Stanza six, “Now I will cling forever To Christ, my Savior true; My Lord will leave me never, Whate’er He passes through. He rends death’s iron chain; He breaks through sin and pain; He shatters hell’s grim thrall; I follow Him through all.” Because of God’s great love for us, because Jesus lived for us, took our sins, suffered and died for us, because Jesus rose for us our response of faith is to pledge that our faithfulness to Christ will never end. We will cling to Christ our Savior for ever and know that He our Lord will never leave us. Jesus breaks the chains of hell and gives us victory. He breaks through sin and pain shattering the torments of hell. His love for us moves in us to guide us and to follow Him through all.

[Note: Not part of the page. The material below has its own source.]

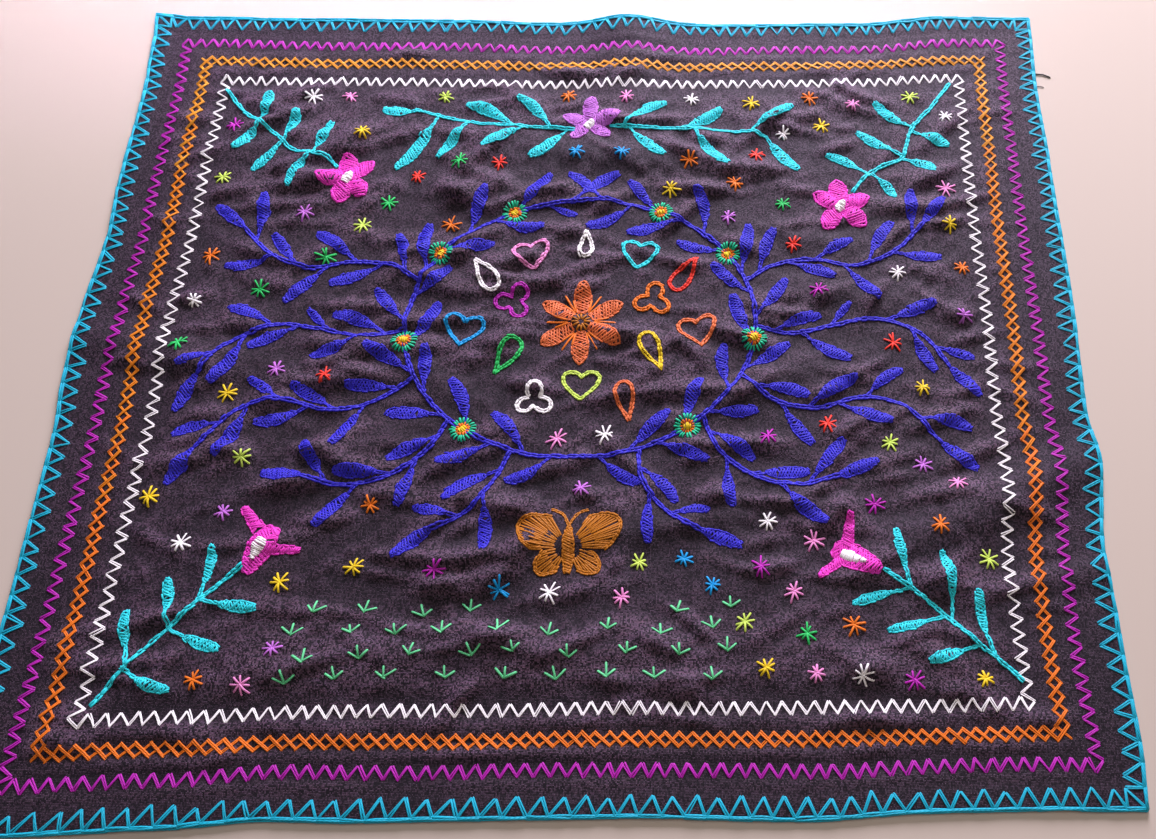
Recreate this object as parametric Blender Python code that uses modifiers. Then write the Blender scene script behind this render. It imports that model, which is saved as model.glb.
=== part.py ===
"""Hand-embroidered black cotton cloth, lying flat on a floor.

One closed solid: the cotton sheet with its turned hem, uneven edges and main
soft folds. Stitching is surface work and isn't part of the solid.
Metres, +Z up, +X along the longest side, the underside rests on z = 0.
"""
import math
from collections import namedtuple

import bpy
from mathutils import Matrix, Vector

MM = 0.001

# Main sizes.
WIDTH = 720 * MM
DEPTH = 620 * MM
CLOTH_THICK = 1.5 * MM
HEM_WIDTH = 12 * MM
HEM_STEP_WIDTH = 3 * MM
HEM_EXTRA_THICK = 0.8 * MM

# How far an uneven edge pulls the cloth inside it along.
EDGE_REACH = 180 * MM

# Heights below this are the floor, so the flat parts are truly flat.
FLAT_BELOW = 0.4 * MM

# Cells between the two hems.
CELLS_ALONG_WIDTH = 44
CELLS_ALONG_DEPTH = 54

# Uneven edges in mm: place along the side from its middle, and how far out.
EdgePoint = namedtuple("EdgePoint", "along out")

FAR_EDGE = (
    EdgePoint(-360, 4.0),
    EdgePoint(-330, 0.0),
    EdgePoint(-235, -2.0),
    EdgePoint(-105, -3.5),
    EdgePoint(-40, -6.5),
    EdgePoint(25, -2.0),
    EdgePoint(90, -8.0),
    EdgePoint(215, -7.0),
    EdgePoint(285, 0.5),
    EdgePoint(360, -1.0),
)
NEAR_EDGE = (
    EdgePoint(-360, 1.0),
    EdgePoint(-325, 1.0),
    EdgePoint(-235, -1.5),
    EdgePoint(-175, -5.0),
    EdgePoint(-115, -3.0),
    EdgePoint(30, -2.5),
    EdgePoint(160, 1.5),
    EdgePoint(225, -1.5),
    EdgePoint(290, -1.5),
    EdgePoint(360, 0.0),
)
LEFT_EDGE = (
    EdgePoint(-310, -1.0),
    EdgePoint(-165, -4.5),
    EdgePoint(-60, -4.5),
    EdgePoint(-8, -0.5),
    EdgePoint(35, -1.0),
    EdgePoint(104, -5.5),
    EdgePoint(152, -3.0),
    EdgePoint(230, -4.0),
    EdgePoint(285, -1.0),
    EdgePoint(310, 2.0),
)
RIGHT_EDGE = (
    EdgePoint(-310, 1.5),
    EdgePoint(-280, 3.0),
    EdgePoint(-195, 0.0),
    EdgePoint(-150, -2.5),
    EdgePoint(-85, 3.5),
    EdgePoint(-45, -1.0),
    EdgePoint(39, 0.5),
    EdgePoint(165, -1.5),
    EdgePoint(234, -3.5),
    EdgePoint(310, -1.5),
)

# Main soft folds in mm and degrees: middle, turn, half sizes and rise.
Fold = namedtuple("Fold", "x y turn half_length half_width rise")

FOLDS = (
    Fold(x=285, y=-116, turn=24, half_length=95, half_width=18, rise=8.0),
    Fold(x=338, y=-166, turn=16, half_length=42, half_width=12, rise=3.5),
    Fold(x=25, y=300, turn=90, half_length=62, half_width=27, rise=6.0),
    Fold(x=25, y=172, turn=-6, half_length=95, half_width=15, rise=5.5),
    Fold(x=-85, y=141, turn=0, half_length=48, half_width=12, rise=3.5),
    Fold(x=-110, y=62, turn=2, half_length=42, half_width=13, rise=3.5),
    Fold(x=-295, y=8, turn=-10, half_length=75, half_width=15, rise=5.5),
    Fold(x=-155, y=-74, turn=25, half_length=55, half_width=12, rise=4.5),
    Fold(x=15, y=-132, turn=8, half_length=115, half_width=13, rise=5.0),
    Fold(x=125, y=-28, turn=19, half_length=80, half_width=13, rise=4.5),
    Fold(x=165, y=96, turn=-12, half_length=45, half_width=13, rise=3.5),
    Fold(x=190, y=50, turn=-8, half_length=58, half_width=13, rise=3.5),
    Fold(x=-50, y=-207, turn=0, half_length=150, half_width=13, rise=3.5),
    Fold(x=150, y=-106, turn=-25, half_length=40, half_width=12, rise=3.5),
    Fold(x=-115, y=-8, turn=-32, half_length=50, half_width=12, rise=3.5),
    Fold(x=-250, y=180, turn=8, half_length=45, half_width=13, rise=3.0),
)


def edge_out(table, along):
    """How far out one uneven edge lies at a place along it, in metres."""
    place = along / MM
    last = len(table) - 1
    if place <= table[0].along:
        return table[0].out * MM
    if place >= table[last].along:
        return table[last].out * MM
    index = 0
    while table[index + 1].along < place:
        index += 1
    here = table[index]
    there = table[index + 1]
    share = (place - here.along) / (there.along - here.along)
    eased = share * share * (3 - 2 * share)
    return (here.out + (there.out - here.out) * eased) * MM


def fade(distance):
    """One at the edge, nought at the edge reach, soft in between."""
    left_over = max(0.0, 1.0 - distance / EDGE_REACH)
    return left_over * left_over


def place_on_floor(x, y):
    """Move a point of the straight rectangle to its uneven place."""
    from_left = x + WIDTH / 2
    from_right = WIDTH / 2 - x
    from_near = y + DEPTH / 2
    from_far = DEPTH / 2 - y
    moved_x = x
    moved_x -= edge_out(LEFT_EDGE, y) * fade(from_left)
    moved_x += edge_out(RIGHT_EDGE, y) * fade(from_right)
    moved_y = y
    moved_y -= edge_out(NEAR_EDGE, x) * fade(from_near)
    moved_y += edge_out(FAR_EDGE, x) * fade(from_far)
    return moved_x, moved_y


def fold_height(x, y):
    """Height of the underside over the floor."""
    height = 0.0
    for fold in FOLDS:
        offset = Vector((x / MM - fold.x, y / MM - fold.y))
        offset.rotate(Matrix.Rotation(-math.radians(fold.turn), 2))
        along = offset.x / fold.half_length
        across = offset.y / fold.half_width
        height += fold.rise * MM * math.exp(-along * along - across * across)
    return max(0.0, height - FLAT_BELOW)


def grid_lines(size, cells):
    """Places of the grid lines: the hem, its step, then even cells."""
    half = size / 2
    inner = half - HEM_WIDTH - HEM_STEP_WIDTH
    lines = [-half, -half + HEM_WIDTH]
    for index in range(cells + 1):
        lines.append(-inner + 2 * inner * index / cells)
    lines.append(half - HEM_WIDTH)
    lines.append(half)
    return lines


def hem_share(x, y):
    """One on the turned hem, nought on the single cloth."""
    inside = min(WIDTH / 2 - abs(x), DEPTH / 2 - abs(y))
    share = (HEM_WIDTH + HEM_STEP_WIDTH - inside) / HEM_STEP_WIDTH
    return min(1.0, max(0.0, share))


def add_grid():
    """A flat unit grid with one cell between each pair of grid lines."""
    bpy.ops.mesh.primitive_grid_add(
        x_subdivisions=CELLS_ALONG_WIDTH + 4,
        y_subdivisions=CELLS_ALONG_DEPTH + 4,
        size=1.0,
        location=(0, 0, 0),
    )
    return bpy.context.object


def shape_grid(cloth):
    """Lay the grid out as the cloth's underside, and mark its hem."""
    x_lines = grid_lines(WIDTH, CELLS_ALONG_WIDTH)
    y_lines = grid_lines(DEPTH, CELLS_ALONG_DEPTH)
    hem = cloth.vertex_groups.new(name="hem")
    for vertex in cloth.data.vertices:
        column = round((vertex.co.x + 0.5) * (len(x_lines) - 1))
        row = round((vertex.co.y + 0.5) * (len(y_lines) - 1))
        straight_x = x_lines[column]
        straight_y = y_lines[row]
        x, y = place_on_floor(straight_x, straight_y)
        vertex.co = (x, y, fold_height(x, y))
        hem.add([vertex.index], hem_share(straight_x, straight_y), "REPLACE")


def centre_on_origin(cloth):
    """Put the middle of the outline over the origin."""
    xs = [vertex.co.x for vertex in cloth.data.vertices]
    ys = [vertex.co.y for vertex in cloth.data.vertices]
    middle = Vector((min(xs) + max(xs), min(ys) + max(ys), 0.0)) / 2
    for vertex in cloth.data.vertices:
        vertex.co -= middle


def thicken(cloth):
    """Give the sheet its thickness upwards, with the hem thicker."""
    hem_thick = CLOTH_THICK + HEM_EXTRA_THICK
    solidify = cloth.modifiers.new("thickness", "SOLIDIFY")
    solidify.thickness = hem_thick
    solidify.offset = 1.0
    solidify.vertex_group = "hem"
    solidify.thickness_vertex_group = CLOTH_THICK / hem_thick


def black_cotton():
    """Near-black plain cotton with a faint purple-brown tint."""
    colour = (0.030, 0.022, 0.030, 1.0)
    material = bpy.data.materials.new("black_cotton")
    material.use_nodes = True
    shader = material.node_tree.nodes["Principled BSDF"]
    shader.inputs["Base Color"].default_value = colour
    shader.inputs["Roughness"].default_value = 0.9
    shader.inputs["Metallic"].default_value = 0.0
    material.diffuse_color = colour
    return material


def main():
    """Empty the file, then add the cloth in its own collection."""
    for old in list(bpy.data.objects):
        bpy.data.objects.remove(old)
    collection = bpy.data.collections.new("embroidered_cloth")
    bpy.context.scene.collection.children.link(collection)
    cloth = add_grid()
    cloth.name = "cloth"
    cloth.data.name = "cloth"
    for parent in list(cloth.users_collection):
        parent.objects.unlink(cloth)
    collection.objects.link(cloth)
    shape_grid(cloth)
    centre_on_origin(cloth)
    thicken(cloth)
    cloth.data.materials.append(black_cotton())


main()
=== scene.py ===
# %% [markdown]
# # A black cotton cloth, embroidered by hand
# The real object is a rectangle of plain black cotton, about 72 by 62 cm, with a
# turned hem. Bright cotton floss is worked over it: blanket stitch along the edge,
# three rows of zigzag, leafy sprays, flowers and star stitches.
# This lesson loads the plain sheet as a fixed frame, lays a finer cloth over it,
# and then sews every stitch as its own short tube of thread.

import math
from collections import namedtuple

import bpy
import numpy as np
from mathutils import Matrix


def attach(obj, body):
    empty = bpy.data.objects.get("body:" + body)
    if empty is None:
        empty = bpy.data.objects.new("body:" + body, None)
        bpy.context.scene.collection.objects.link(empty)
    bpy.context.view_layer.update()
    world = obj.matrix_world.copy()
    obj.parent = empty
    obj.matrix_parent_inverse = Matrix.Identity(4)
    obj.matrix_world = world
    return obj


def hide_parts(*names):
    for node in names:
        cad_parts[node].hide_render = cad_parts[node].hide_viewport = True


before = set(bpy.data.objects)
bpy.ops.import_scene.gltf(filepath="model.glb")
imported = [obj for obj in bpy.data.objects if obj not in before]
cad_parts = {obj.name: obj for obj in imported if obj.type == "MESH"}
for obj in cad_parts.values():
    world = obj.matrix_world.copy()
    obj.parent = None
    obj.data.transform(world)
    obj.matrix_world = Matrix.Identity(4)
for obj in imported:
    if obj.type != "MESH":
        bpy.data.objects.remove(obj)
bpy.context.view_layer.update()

# %% [markdown]
# ## Camera
# The picture was cut out of a wider one, so the lens axis lies right of its middle.
# A small lens shift gives the same view of a true rectangle.

# %% Camera
MM = 0.001
CAMERA_PLACE = (0.1205, -0.3118, 0.6521)
CAMERA_TURN_DEG = (21.794, -1.252, -1.155)
SENSOR_MM = 36
LENS_MM = 31.142
LENS_SHIFT = -0.1729
NEAREST = 0.01

camera = bpy.data.objects.new("camera", bpy.data.cameras.new("camera"))
bpy.context.scene.collection.objects.link(camera)
camera.location = CAMERA_PLACE
camera.rotation_euler = [math.radians(turn) for turn in CAMERA_TURN_DEG]
camera.data.sensor_width = SENSOR_MM
camera.data.lens = LENS_MM
camera.data.shift_x = LENS_SHIFT
camera.data.clip_start = NEAREST
bpy.context.scene.camera = camera
print("camera height in metres:", CAMERA_PLACE[2])

# %% [markdown]
# ## Colours and nodes
# Colours are written as sRGB hex, as a thread card would be scanned, and one
# function turns them to the linear values that shaders use. One more function adds
# a shader node with its settings and its links, whatever the kind of node.

# %% Colour and node helpers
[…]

Stanza seven, “He brings me to the portal That leads to bliss untold, Whereon this rhyme immortal Is found in script of gold: ‘Who there My cross has shared Finds here a crown prepared; Who there with Me has died Shall here be glorified.’” Stanza seven brings us to our earthly life’s end. He brings us to the portal. Jesus brings us to the door of heaven. The door to heaven is a door to untold bliss, pure peace and happiness, more precious than gold. And He gives us the crown prepared for each one of us. This same Jesus who gave up the glory that was His in heaven in order to take on human flesh and blood, in order to live for us, take our sins, suffer and die for us. This same Jesus who rose from the dead ascended to the place from which He descended, so that He might regain His glory, this same Jesus we will meet and see Him in heaven in all His glory.

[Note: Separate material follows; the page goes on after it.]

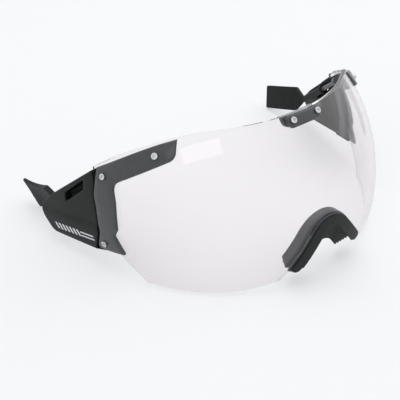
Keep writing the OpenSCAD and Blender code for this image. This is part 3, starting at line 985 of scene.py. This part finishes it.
def curl(mesh, side):
    """Dishes the tab. On the near side it also dips the top edge and splays the resting corner."""
    tab = tab_frame()
    back = tab.inverted()
    for vert in mesh.verts:
        a, d, h = back @ own(vert.co, side)
        sag = math.sin(math.pi * max(0.0, min(1.0, (a - CURL_FROM) / CURL_RUN)))
        d += CURL_DEEP * sag
        splay = 0.0
        if side < 0:
            h -= DIP * sag * ease(h / TAB_TOP)
            d *= 1 - FLATTENS * ease((a - CORNER_FROM) / FLAT_RUN)
            splay = ease((a - CORNER_FROM) / CORNER_RUN) * ease((CORNER_TOP - h) / CORNER_HEIGHT)
        vert.co = at_rest(tab @ Vector((a, d, h)), side) + SPLAY * splay


def make_neck(word, side):
    """Rubber neck, cut finely along its length."""
    mesh = merged("neck_" + word)
    rod = rod_frame()
    back = rod.inverted()
    along = [(back @ own(vert.co, side)).x for vert in mesh.verts]
    start, end = (at_rest(rod @ Vector((a, 0, 0)), side) for a in (min(along), max(along)))
    for i in range(1, NECK_PARTS):
        whole = list(mesh.verts) + list(mesh.edges) + list(mesh.faces)
        bmesh.ops.bisect_plane(mesh, geom=whole, plane_co=start.lerp(end, i / NECK_PARTS),
                               plane_no=(end - start).normalized(), dist=CLOSE)
    bmesh.ops.triangulate(mesh, faces=mesh.faces)
    neck = piece("flex_neck_" + word, mesh, ["rubber"], body=None)
    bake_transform(neck)
    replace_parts(neck, "neck_" + word)


# Tabs: soft forms in cells of this size, with edges over this length cut so that they curl smoothly
TAB_CELL = 0.22
LONG_EDGE, CUTS = 2.5, 12


def make_tabs():
    for word, side in SIDES.items():
        make_neck(word, side)
        body = "temple_tab_" + word
        mesh = outer_shell(merged("tab_" + word))
        edges = [e for e in mesh.edges if e.calc_length() > LONG_EDGE * MM]
        bmesh.ops.subdivide_edges(mesh, edges=edges, cuts=CUTS, use_grid_fill=True)
        bmesh.ops.triangulate(mesh, faces=mesh.faces)
        curl(mesh, side)
        tab = formed(mesh, "temple_paddle_" + word, TAB_CELL, 4, materials=["rubber"], body=body)
        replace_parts(tab, "tab_" + word)
        disc = merged("magnet_" + word)
        curl(disc, side)
        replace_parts(piece("magnet_disc_" + word, disc, ["steel"], body=body), "magnet_" + word)


# Studio: the spot between the tabs and the lens that the lamps aim at, and the place on the lens
# where the window shows, with the direction of the window's long side
CENTRE = (0, 0, 0.03)
SHINE = Vector((-0.038, -0.030, 0.056))
WINDOW_ALONG = Vector((0.48, -0.29, 0.13))
FLOOR_HALF = 3.0
FLOOR_GLOW = 0.47


def lamp(name, spot, aim, size, power, deep=None):
    data = bpy.data.lights.new(name, "AREA")
    data.shape = "RECTANGLE"
    data.size = size
    data.size_y = deep or size
    data.energy = power
    light = placed(name, data)
    light.location = spot
    light.rotation_euler = (Vector(aim) - Vector(spot)).to_track_quat("-Z", "Y").to_euler()
    return light


def direct_view(n, l):
    """1 for the rays that should see the plain white backdrop."""
    path = n.new("ShaderNodeLightPath").outputs
    either = reckon(n, l, "MAXIMUM", path["Is Camera Ray"], path["Is Transmission Ray"])
    return reckon(n, l, "MAXIMUM", either, path["Is Glossy Ray"])


def make_world():
    world = bpy.data.worlds.new("studio")
    world.use_nodes = True
    bpy.context.scene.world = world
    n, l = world.node_tree.nodes, world.node_tree.links
    ground = n["Background"]
    ground.inputs["Color"].default_value = (0.95, 0.94, 0.955, 1)
    ground.inputs["Strength"].default_value = 0.62
    seen = n.new("ShaderNodeBackground")
    seen.inputs["Color"].default_value = (0.94, 0.95, 0.965, 1)
    seen.inputs["Strength"].default_value = 1.0
    surface(n, l, direct_view(n, l), ground.outputs["Background"], seen.outputs["Background"],
            "World Output")


def make_lamps():
    lamp("key", (0.05, 0.20, 1.20), CENTRE, size=1.1, power=6.6)
    lamp("fill", (0.75, -0.1, 0.7), CENTRE, size=0.6, power=1.0)
    window = lamp("window", (-0.60, -0.51, 0.69), SHINE, size=0.48, power=0.30, deep=0.18)
    back = (window.location - SHINE).normalized()
    across = (WINDOW_ALONG - back * back.dot(WINDOW_ALONG)).normalized()
    window.rotation_euler = Matrix((across, back.cross(across), back)).transposed().to_euler()


def make_floor():
    mat, n, l, shader = new_material("pale_floor")
    shader.inputs["Roughness"].default_value = 0.85
    shader.inputs["Specular IOR Level"].default_value = 0.15
    base = tint(n, l, noise(n, l, 8, 2.0), (0.905, 0.920, 0.935), (0.915, 0.930, 0.945))
    l.new(base, shader.inputs["Base Color"])
    glow = n.new("ShaderNodeEmission")
    glow.inputs["Color"].default_value = (0.965, 0.975, 0.983, 1)
    share = reckon(n, l, "MULTIPLY", direct_view(n, l), FLOOR_GLOW)
    surface(n, l, share, shader.outputs["BSDF"], glow.outputs["Emission"])
    mesh = bpy.data.meshes.new("floor")
    corners = [(x * FLOOR_HALF, y * FLOOR_HALF, 0) for x, y in ((-1, -1), (1, -1), (1, 1), (-1, 1))]
    mesh.from_pydata(corners, [], [(0, 1, 2, 3)])
    mesh.materials.append(mat)
    placed("floor", mesh)


make_lens()
make_plates()
make_pips()
make_nose()
make_panels()
make_tabs()

bpy.context.scene.view_settings.view_transform = "Standard"
place_camera()
make_world()
make_lamps()
make_floor()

Last Friday, Good Friday we witnessed once again that the price for sin was death. We witnessed what God promised in Genesis, “I will put enmity between you and the woman, and between your offspring and her offspring; he shall bruise your head, and you shall bruise his heel” (Genesis 3:15). We watched as our God died and was buried. Today we are reminded of Paul’s words in Romans, “We were buried therefore with him by baptism into death, in order that, just as Christ was raised from the dead by the glory of the Father, we too might walk in newness of life” (Romans 6:4). And this morning we come and see that death and the tomb, the grave had no power over Him because we are witnesses of the empty tomb and His resurrection.
Again, Paul’s words in Romans comes to mind, “35Who shall separate us from the love of Christ? Shall tribulation, or distress, or persecution, or famine, or nakedness, or danger, or sword? 36As it is written, ‘For your sake we are being killed all the day long; we are regarded as sheep to be slaughtered.’ 37No, in all these things we are more than conquerors through him who loved us. 38For I am sure that neither death nor life, nor angels nor rulers, nor things present nor things to come, nor powers, 39nor height nor depth, nor anything else in all creation, will be able to separate us from the love of God in Christ Jesus our Lord” (Romans 8:35-39).
Awake, my heart, with gladness. Jesus has risen from the dead. He has defeated sin, death and the devil. He has paid the full price for our sins, your sins and mine. We have forgiveness and with forgiveness we know we have life and salvation. What a great God we have, what a loving God we have. What else can we do except rejoice and say, to Him be the glory. He is risen! He is risen, indeed! Alleluia! Amen.